* Given data:
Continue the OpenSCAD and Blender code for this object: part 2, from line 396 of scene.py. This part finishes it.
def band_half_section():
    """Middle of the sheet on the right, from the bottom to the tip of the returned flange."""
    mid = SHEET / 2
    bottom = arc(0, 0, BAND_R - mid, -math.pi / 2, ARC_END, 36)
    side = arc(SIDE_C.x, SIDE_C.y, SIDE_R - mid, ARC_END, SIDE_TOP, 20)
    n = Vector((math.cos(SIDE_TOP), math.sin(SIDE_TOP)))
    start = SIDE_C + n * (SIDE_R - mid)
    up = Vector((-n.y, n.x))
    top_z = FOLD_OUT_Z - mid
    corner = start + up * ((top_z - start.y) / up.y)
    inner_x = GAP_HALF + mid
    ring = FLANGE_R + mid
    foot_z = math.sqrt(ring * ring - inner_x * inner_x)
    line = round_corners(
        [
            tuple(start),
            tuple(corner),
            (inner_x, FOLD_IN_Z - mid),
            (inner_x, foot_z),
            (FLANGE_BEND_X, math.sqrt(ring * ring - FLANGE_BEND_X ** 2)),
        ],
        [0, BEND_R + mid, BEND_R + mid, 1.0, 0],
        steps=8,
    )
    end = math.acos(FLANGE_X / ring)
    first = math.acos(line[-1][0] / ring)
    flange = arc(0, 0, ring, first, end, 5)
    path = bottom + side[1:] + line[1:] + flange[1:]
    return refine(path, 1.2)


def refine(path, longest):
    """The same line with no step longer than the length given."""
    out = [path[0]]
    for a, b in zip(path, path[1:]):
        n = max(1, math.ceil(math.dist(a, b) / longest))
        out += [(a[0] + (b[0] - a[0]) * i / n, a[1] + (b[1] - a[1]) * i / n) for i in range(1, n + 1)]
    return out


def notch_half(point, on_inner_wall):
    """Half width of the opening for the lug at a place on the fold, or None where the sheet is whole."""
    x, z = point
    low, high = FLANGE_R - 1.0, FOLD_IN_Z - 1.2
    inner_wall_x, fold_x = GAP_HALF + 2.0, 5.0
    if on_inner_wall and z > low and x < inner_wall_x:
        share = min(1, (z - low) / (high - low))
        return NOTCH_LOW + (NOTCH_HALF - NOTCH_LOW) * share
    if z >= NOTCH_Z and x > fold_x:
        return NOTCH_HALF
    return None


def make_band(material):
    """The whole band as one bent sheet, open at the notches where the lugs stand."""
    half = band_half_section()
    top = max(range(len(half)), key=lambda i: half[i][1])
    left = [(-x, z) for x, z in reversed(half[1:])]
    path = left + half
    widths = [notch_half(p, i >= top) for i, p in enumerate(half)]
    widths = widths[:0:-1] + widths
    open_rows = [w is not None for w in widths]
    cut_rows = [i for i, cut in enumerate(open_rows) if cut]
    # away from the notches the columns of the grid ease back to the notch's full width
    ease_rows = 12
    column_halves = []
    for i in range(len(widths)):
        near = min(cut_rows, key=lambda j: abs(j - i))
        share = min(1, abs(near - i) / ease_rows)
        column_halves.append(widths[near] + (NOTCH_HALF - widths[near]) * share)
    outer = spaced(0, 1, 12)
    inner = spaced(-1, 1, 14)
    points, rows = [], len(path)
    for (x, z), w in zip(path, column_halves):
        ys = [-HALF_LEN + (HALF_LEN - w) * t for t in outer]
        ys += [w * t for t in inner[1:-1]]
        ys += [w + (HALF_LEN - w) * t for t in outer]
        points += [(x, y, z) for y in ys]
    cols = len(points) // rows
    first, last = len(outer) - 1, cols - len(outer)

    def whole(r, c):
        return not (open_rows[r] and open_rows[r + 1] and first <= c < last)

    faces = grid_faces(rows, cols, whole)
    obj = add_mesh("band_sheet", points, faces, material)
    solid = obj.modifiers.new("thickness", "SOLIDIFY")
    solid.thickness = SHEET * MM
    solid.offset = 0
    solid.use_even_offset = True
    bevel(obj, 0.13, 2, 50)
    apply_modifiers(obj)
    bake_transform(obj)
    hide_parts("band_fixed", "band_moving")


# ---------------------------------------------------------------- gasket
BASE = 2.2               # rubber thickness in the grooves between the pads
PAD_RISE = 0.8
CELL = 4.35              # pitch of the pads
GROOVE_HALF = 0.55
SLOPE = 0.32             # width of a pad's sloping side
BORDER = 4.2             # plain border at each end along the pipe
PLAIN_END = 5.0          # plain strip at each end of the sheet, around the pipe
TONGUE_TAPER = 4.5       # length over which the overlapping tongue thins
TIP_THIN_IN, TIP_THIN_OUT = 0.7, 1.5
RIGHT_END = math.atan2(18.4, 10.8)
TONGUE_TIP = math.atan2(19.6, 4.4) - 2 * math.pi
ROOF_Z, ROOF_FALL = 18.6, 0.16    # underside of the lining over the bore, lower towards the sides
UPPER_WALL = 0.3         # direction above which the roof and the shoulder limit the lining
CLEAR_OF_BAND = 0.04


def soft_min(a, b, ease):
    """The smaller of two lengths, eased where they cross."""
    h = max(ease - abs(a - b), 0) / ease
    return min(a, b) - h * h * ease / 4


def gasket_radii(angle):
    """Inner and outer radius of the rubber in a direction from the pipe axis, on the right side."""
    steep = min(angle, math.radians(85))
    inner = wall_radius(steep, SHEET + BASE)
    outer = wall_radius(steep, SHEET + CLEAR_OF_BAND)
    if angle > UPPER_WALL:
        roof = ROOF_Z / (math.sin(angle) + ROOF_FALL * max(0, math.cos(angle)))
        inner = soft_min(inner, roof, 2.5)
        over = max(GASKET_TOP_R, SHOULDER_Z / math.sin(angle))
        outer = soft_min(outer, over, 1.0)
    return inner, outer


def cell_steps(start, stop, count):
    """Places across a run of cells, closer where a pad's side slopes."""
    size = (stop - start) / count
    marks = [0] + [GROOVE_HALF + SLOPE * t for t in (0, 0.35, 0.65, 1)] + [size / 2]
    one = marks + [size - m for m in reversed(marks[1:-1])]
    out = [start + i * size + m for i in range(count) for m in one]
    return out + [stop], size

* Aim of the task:
Using the data above, repeat every line exactly.

* Solution to this task:
Continue the OpenSCAD and Blender code for this object: part 2, from line 396 of scene.py. This part finishes it.
def band_half_section():
    """Middle of the sheet on the right, from the bottom to the tip of the returned flange."""
    mid = SHEET / 2
    bottom = arc(0, 0, BAND_R - mid, -math.pi / 2, ARC_END, 36)
    side = arc(SIDE_C.x, SIDE_C.y, SIDE_R - mid, ARC_END, SIDE_TOP, 20)
    n = Vector((math.cos(SIDE_TOP), math.sin(SIDE_TOP)))
    start = SIDE_C + n * (SIDE_R - mid)
    up = Vector((-n.y, n.x))
    top_z = FOLD_OUT_Z - mid
    corner = start + up * ((top_z - start.y) / up.y)
    inner_x = GAP_HALF + mid
    ring = FLANGE_R + mid
    foot_z = math.sqrt(ring * ring - inner_x * inner_x)
    line = round_corners(
        [
            tuple(start),
            tuple(corner),
            (inner_x, FOLD_IN_Z - mid),
            (inner_x, foot_z),
            (FLANGE_BEND_X, math.sqrt(ring * ring - FLANGE_BEND_X ** 2)),
        ],
        [0, BEND_R + mid, BEND_R + mid, 1.0, 0],
        steps=8,
    )
    end = math.acos(FLANGE_X / ring)
    first = math.acos(line[-1][0] / ring)
    flange = arc(0, 0, ring, first, end, 5)
    path = bottom + side[1:] + line[1:] + flange[1:]
    return refine(path, 1.2)


def refine(path, longest):
    """The same line with no step longer than the length given."""
    out = [path[0]]
    for a, b in zip(path, path[1:]):
        n = max(1, math.ceil(math.dist(a, b) / longest))
        out += [(a[0] + (b[0] - a[0]) * i / n, a[1] + (b[1] - a[1]) * i / n) for i in range(1, n + 1)]
    return out


def notch_half(point, on_inner_wall):
    """Half width of the opening for the lug at a place on the fold, or None where the sheet is whole."""
    x, z = point
    low, high = FLANGE_R - 1.0, FOLD_IN_Z - 1.2
    inner_wall_x, fold_x = GAP_HALF + 2.0, 5.0
    if on_inner_wall and z > low and x < inner_wall_x:
        share = min(1, (z - low) / (high - low))
        return NOTCH_LOW + (NOTCH_HALF - NOTCH_LOW) * share
    if z >= NOTCH_Z and x > fold_x:
        return NOTCH_HALF
    return None


def make_band(material):
    """The whole band as one bent sheet, open at the notches where the lugs stand."""
    half = band_half_section()
    top = max(range(len(half)), key=lambda i: half[i][1])
    left = [(-x, z) for x, z in reversed(half[1:])]
    path = left + half
    widths = [notch_half(p, i >= top) for i, p in enumerate(half)]
    widths = widths[:0:-1] + widths
    open_rows = [w is not None for w in widths]
    cut_rows = [i for i, cut in enumerate(open_rows) if cut]
    # away from the notches the columns of the grid ease back to the notch's full width
    ease_rows = 12
    column_halves = []
    for i in range(len(widths)):
        near = min(cut_rows, key=lambda j: abs(j - i))
        share = min(1, abs(near - i) / ease_rows)
        column_halves.append(widths[near] + (NOTCH_HALF - widths[near]) * share)
    outer = spaced(0, 1, 12)
    inner = spaced(-1, 1, 14)
    points, rows = [], len(path)
    for (x, z), w in zip(path, column_halves):
        ys = [-HALF_LEN + (HALF_LEN - w) * t for t in outer]
        ys += [w * t for t in inner[1:-1]]
        ys += [w + (HALF_LEN - w) * t for t in outer]
        points += [(x, y, z) for y in ys]
    cols = len(points) // rows
    first, last = len(outer) - 1, cols - len(outer)

    def whole(r, c):
        return not (open_rows[r] and open_rows[r + 1] and first <= c < last)

    faces = grid_faces(rows, cols, whole)
    obj = add_mesh("band_sheet", points, faces, material)
    solid = obj.modifiers.new("thickness", "SOLIDIFY")
    solid.thickness = SHEET * MM
    solid.offset = 0
    solid.use_even_offset = True
    bevel(obj, 0.13, 2, 50)
    apply_modifiers(obj)
    bake_transform(obj)
    hide_parts("band_fixed", "band_moving")


# ---------------------------------------------------------------- gasket
BASE = 2.2               # rubber thickness in the grooves between the pads
PAD_RISE = 0.8
CELL = 4.35              # pitch of the pads
GROOVE_HALF = 0.55
SLOPE = 0.32             # width of a pad's sloping side
BORDER = 4.2             # plain border at each end along the pipe
PLAIN_END = 5.0          # plain strip at each end of the sheet, around the pipe
TONGUE_TAPER = 4.5       # length over which the overlapping tongue thins
TIP_THIN_IN, TIP_THIN_OUT = 0.7, 1.5
RIGHT_END = math.atan2(18.4, 10.8)
TONGUE_TIP = math.atan2(19.6, 4.4) - 2 * math.pi
ROOF_Z, ROOF_FALL = 18.6, 0.16    # underside of the lining over the bore, lower towards the sides
UPPER_WALL = 0.3         # direction above which the roof and the shoulder limit the lining
CLEAR_OF_BAND = 0.04


def soft_min(a, b, ease):
    """The smaller of two lengths, eased where they cross."""
    h = max(ease - abs(a - b), 0) / ease
    return min(a, b) - h * h * ease / 4


def gasket_radii(angle):
    """Inner and outer radius of the rubber in a direction from the pipe axis, on the right side."""
    steep = min(angle, math.radians(85))
    inner = wall_radius(steep, SHEET + BASE)
    outer = wall_radius(steep, SHEET + CLEAR_OF_BAND)
    if angle > UPPER_WALL:
        roof = ROOF_Z / (math.sin(angle) + ROOF_FALL * max(0, math.cos(angle)))
        inner = soft_min(inner, roof, 2.5)
        over = max(GASKET_TOP_R, SHOULDER_Z / math.sin(angle))
        outer = soft_min(outer, over, 1.0)
    return inner, outer


def cell_steps(start, stop, count):
    """Places across a run of cells, closer where a pad's side slopes."""
    size = (stop - start) / count
    marks = [0] + [GROOVE_HALF + SLOPE * t for t in (0, 0.35, 0.65, 1)] + [size / 2]
    one = marks + [size - m for m in reversed(marks[1:-1])]
    out = [start + i * size + m for i in range(count) for m in one]
    return out + [stop], size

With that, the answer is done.